The election was declared as "clean" and "transparent" by international observers. The OSCE observer mission preliminary report stated that the election was "efficiently administered, transparent and took place in an amicable and constructive environment." However, there were some issues noted by observers. International Society for Fair Elections and Democracy, a Georgian election observer group, found "significant shortcomings" regarding invalid ID and voter lists in Batumi, filing 45 complaints. Another group, Transparency International, filed 34 complaints.

===International responses===
- Supranational organizations
- European Union — Catherine Ashton, the EU High Representative for Foreign Affairs, and Štefan Füle, the Commissioner for Enlargement and European Neighbourhood Policy, released a statement where they congratulated "the Georgian people on this demonstration of their country's strong democratic credentials" and that they "look forward to continued close cooperation with Georgia on our ambitious mutual agenda of political association and economic integration."
- States
- United States — US Department of State release said that they "witnessed another historic day for all Georgians" and an "important step in Georgia's democratic development and its embrace of Euro-Atlantic institutions."
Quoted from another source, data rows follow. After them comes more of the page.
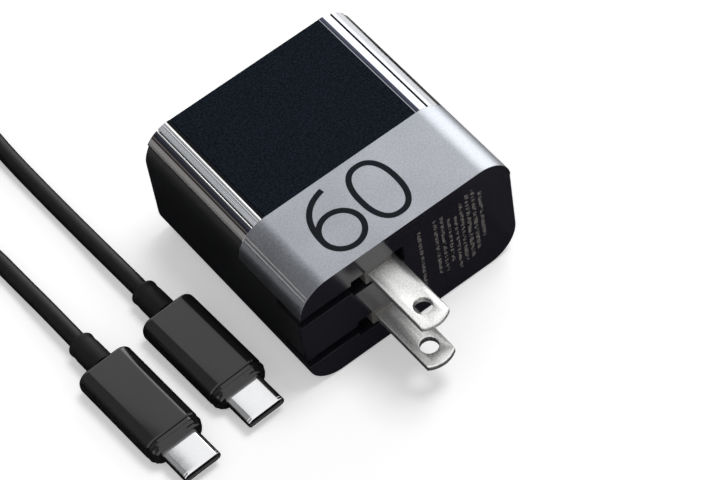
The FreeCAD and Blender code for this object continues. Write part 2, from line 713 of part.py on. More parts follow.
carrierShape = doc.addObject("PartDesign::Body", "carrier_body")
addPad(carrierShape, "XY", lowerLevel - bayHalf - d.shaft_end,
       upperLevel + bayHalf + d.shaft_end, circle(d.pivot_x, pivotY, d.shaft_radius))
hubOutline = outline([
    turned(-d.hub_left, -d.hub_nose),
    (*turned(0, -d.hub_nose), *turned(0, 0), 1),
    turned(d.hub_nose, 0),
    turned(d.hub_nose, d.hub_back),
    turned(-d.hub_left + d.hub_bevel, d.hub_back),
    turned(-d.hub_left, 0),
])
for name, level in levels:
    addPad(carrierShape, "XY", level - d.hub_half, level + d.hub_half, hubOutline)
lobeLevel = (upperLevel + lowerLevel) / 2
lobeFrom = Size(75.0, "75.0")
lobeTo = Size(195.0, "195.0")
addPad(carrierShape, "XY", lobeLevel - d.lobe_height / 2, lobeLevel + d.lobe_height / 2, outline([
    turned(0, 0),
    (*turned(d.lobe_radius * cosine(lobeFrom), d.lobe_radius * sine(lobeFrom)), *turned(0, 0), 1),
    turned(d.lobe_radius * cosine(lobeTo), d.lobe_radius * sine(lobeTo)),
]))
notchReach = d.lobe_radius + d.notch_offset
for notchX, notchY in ((0, notchReach), (-notchReach, 0)):
    addPocket(carrierShape, "XY", lobeLevel - d.lobe_height / 2, lobeLevel + d.lobe_height / 2,
              circle(*turned(notchX, notchY), d.notch_radius))
bladeMoulds = []
for name, level in levels:
    mould = doc.addObject("PartDesign::Body", f"{name}_blade_space")
    addPad(mould, "XY", level - d.blade_thickness / 2, level + d.blade_thickness / 2,
           bladeOutline)
    bladeMoulds.append(mould)
named(cut(carrierShape, *bladeMoulds), "blade_carrier")

fingerHalf = d.shaft_radius - d.running_gap
springFront = d.lobe_radius + d.spring_gap
springBack = springFront + d.strip
retainer = newBody("carrier_retainer")
addPad(retainer, "XZ", bayBack, retainerBack,
       rounded(-d.pocket_left - d.bay_wall, d.bay_right - d.retainer_inset,
               lowerLevel - bayHalf, upperLevel + bayHalf, d.retainer_corner))
for name, level in levels:
    for wallLow in (level - bayHalf + d.running_gap, level + d.pocket_half + d.running_gap):
        addPad(retainer, "XY", wallLow, wallLow + d.bay_wall - d.running_gap * 2,
               rectangle(d.pivot_x - fingerHalf, d.pivot_x + fingerHalf, pivotY, bayBack + lap))
for postLeft in (d.pivot_x - d.spring_half, d.pivot_x + d.spring_half - d.spring_post):
    addPad(retainer, "XY", lobeLevel - d.lobe_height / 2, lobeLevel + d.lobe_height / 2,
           rectangle(postLeft, postLeft + d.spring_post, pivotY + springBack, bayBack + lap))
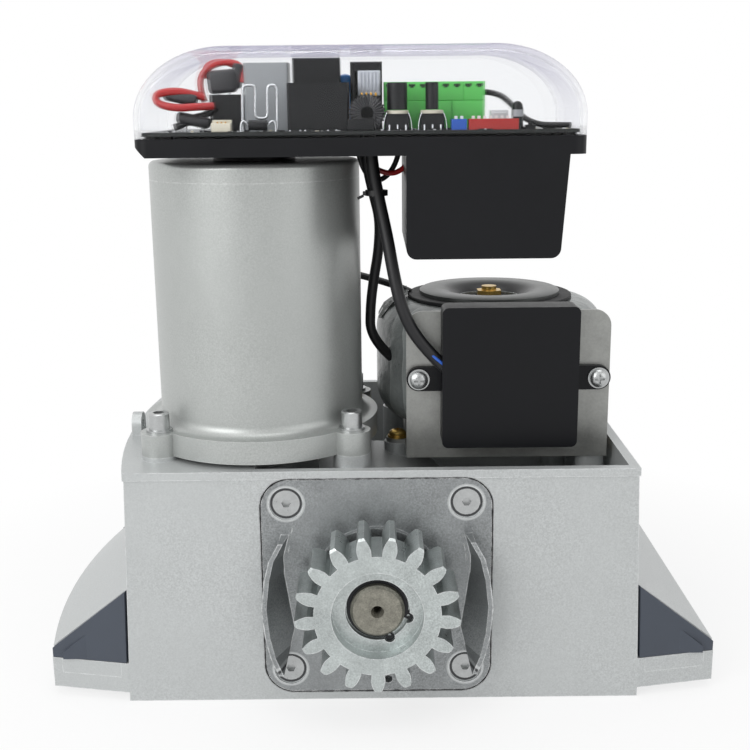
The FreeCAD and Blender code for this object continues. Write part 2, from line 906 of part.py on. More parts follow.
housing = body("housing_casting")
loft(
    housing,
    outline(sketch(housing, "foot"), shell_outline(s.foot_half_width)),
    outline(sketch(housing, "rim", "XY_Plane", s.base_height), shell_outline(s.rim_half_width)),
)
band = sketch(housing, "band", "XY_Plane", s.wing_low)
corner_y = half_depth - s.wing_setback
outline(band, [
    (-s.wing_half_width, -corner_y),
    (-s.foot_half_width, front_y),
    (s.foot_half_width, front_y),
    (s.wing_half_width, -corner_y),
    (s.wing_half_width, corner_y),
    (s.foot_half_width, half_depth),
    (-s.foot_half_width, half_depth),
    (-s.wing_half_width, corner_y, bulge_radius(corner_y * 2, s.wing_bulge)),
])
pad(housing, band, s.cover_low - s.wing_low)
cover_room = s.cover_thickness + s.cover_gap
for side, tag, wall_bulge in ((1, "right", s.side_bulge), (-1, "left", s.side_bulge)):
    loft(
        housing,
        wing_section(housing, "wing_low_" + tag, s.cover_low, s.wing_half_width, side, cover_room,
                     s.wing_bulge),
        wing_section(housing, "wing_band_" + tag, s.band_top, s.wing_half_width, side, cover_room,
                     s.wing_bulge),
        wing_section(housing, "wing_top_" + tag, s.slope_top, wall_reach(s.slope_top), side, cover_room,
                     wall_bulge),
    )
lip = sketch(housing, "rim_lip", "XY_Plane", s.base_height - s.rim_lip_height)
outline(lip, shell_outline(wall_reach(s.base_height - s.rim_lip_height) + s.rim_lip_step, -s.rim_lip_step))
pad(housing, lip, s.rim_lip_height)

tub = sketch(housing, "tub", "XY_Plane", s.base_height)
outline(tub, shell_outline(s.rim_half_width - s.base_wall, s.base_wall))
pocket(housing, tub, s.base_height - s.base_floor)

deck = sketch(housing, "deck", "XY_Plane", s.base_height - s.deck_thickness)
inner_half = s.rim_half_width - s.base_wall / 2
inner_deep = half_depth - s.base_wall / 2
outline(deck, [
    (-inner_half, -inner_deep),
    (s.deck_edge, -inner_deep),
    (s.deck_edge, s.deck_shelf_front),
    (s.deck_shelf_edge, s.deck_shelf_front),
    (s.deck_shelf_edge, s.deck_shelf_back),
    (s.deck_edge, s.deck_shelf_back),
    (s.deck_edge, inner_deep),
    (-inner_half, inner_deep, bulge_radius(inner_deep * 2, s.side_bulge)),
])
pad(housing, deck, s.deck_thickness)

block = sketch(housing, "front_block", "XZ_Plane", half_depth - s.base_wall / 2)
outline(block, [
    (s.pinion_across - s.front_block_half_width, s.base_floor / 2),
    (s.pinion_across + s.front_block_half_width, s.base_floor / 2),
    (s.pinion_across + s.front_block_half_width, s.base_height - s.rim_lip_height),
    (s.pinion_across - s.front_block_half_width, s.base_height - s.rim_lip_height),
])
pad(housing, block, s.front_block_depth, backwards=True)
chamber = sketch(housing, "chamber_shell", "XZ_Plane", half_depth - s.base_wall)
disc(chamber, s.pinion_across, s.pinion_axis_height, s.chamber_radius + s.chamber_wall)
pad(housing, chamber, s.chamber_back + s.chamber_wall + half_depth - s.base_wall, backwards=True)
back_boss = sketch(housing, "back_boss", "XZ_Plane", -s.chamber_back)
disc(back_boss, s.pinion_across, s.pinion_axis_height, s.back_boss_radius)
pad(housing, back_boss, s.back_boss_end - s.chamber_back, backwards=True)

tower = sketch(housing, "worm_tower", "XY_Plane", s.base_floor / 2)
disc(tower, motor_across, s.motor_back, s.tower_radius)
pad(housing, tower, motor_flange_low - s.base_floor / 2)
motor_bosses = sketch(housing, "motor_bosses", "XY_Plane", s.base_height - s.motor_boss_depth)
for across, deep in motor_bolt_places:
    disc(motor_bosses, across, deep, s.ear_radius)
pad(housing, motor_bosses, motor_flange_low - s.base_height + s.motor_boss_depth)
right_back_boss = sketch(housing, "right_back_boss", "XY_Plane",
                         s.pinion_axis_height + s.back_boss_radius / 2)
disc(right_back_boss, motor_bolt_places[3][0], motor_bolt_places[3][1], s.ear_radius)
pad(housing, right_back_boss, s.base_height - s.pinion_axis_height - s.back_boss_radius / 2)
posts = sketch(housing, "bracket_posts", "XY_Plane", s.base_floor / 2)
for across, deep in tab_screw_places:
    disc(posts, across, deep, s.post_radius)
pad(housing, posts, bracket_low - s.base_floor / 2)
guide = sketch(housing, "rod_guide", "XZ_Plane", -(half_depth - s.rod_guide_depth))
disc(guide, s.pinion_across, s.pinion_axis_height, s.rod_guide_radius)
pad(housing, guide, s.rod_guide_length, backwards=True)

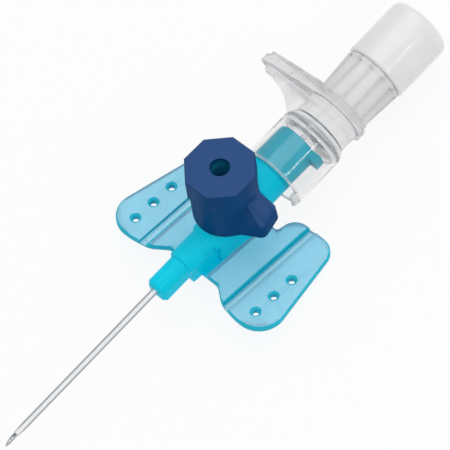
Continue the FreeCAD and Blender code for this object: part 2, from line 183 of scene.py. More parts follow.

- Russia — Russian Foreign Minister Sergey Lavrov congratulated the Georgian people on the "free and fair election" and expressed his hope that the new government would "adopt a friendly policy toward Russia, one that will take into account the current situation in this complex region."
- Sweden — Foreign Minister Carl Bildt congratulated Georgia on "its well-run presidential election and Giorgi Margvelashvili on clearly being the winner."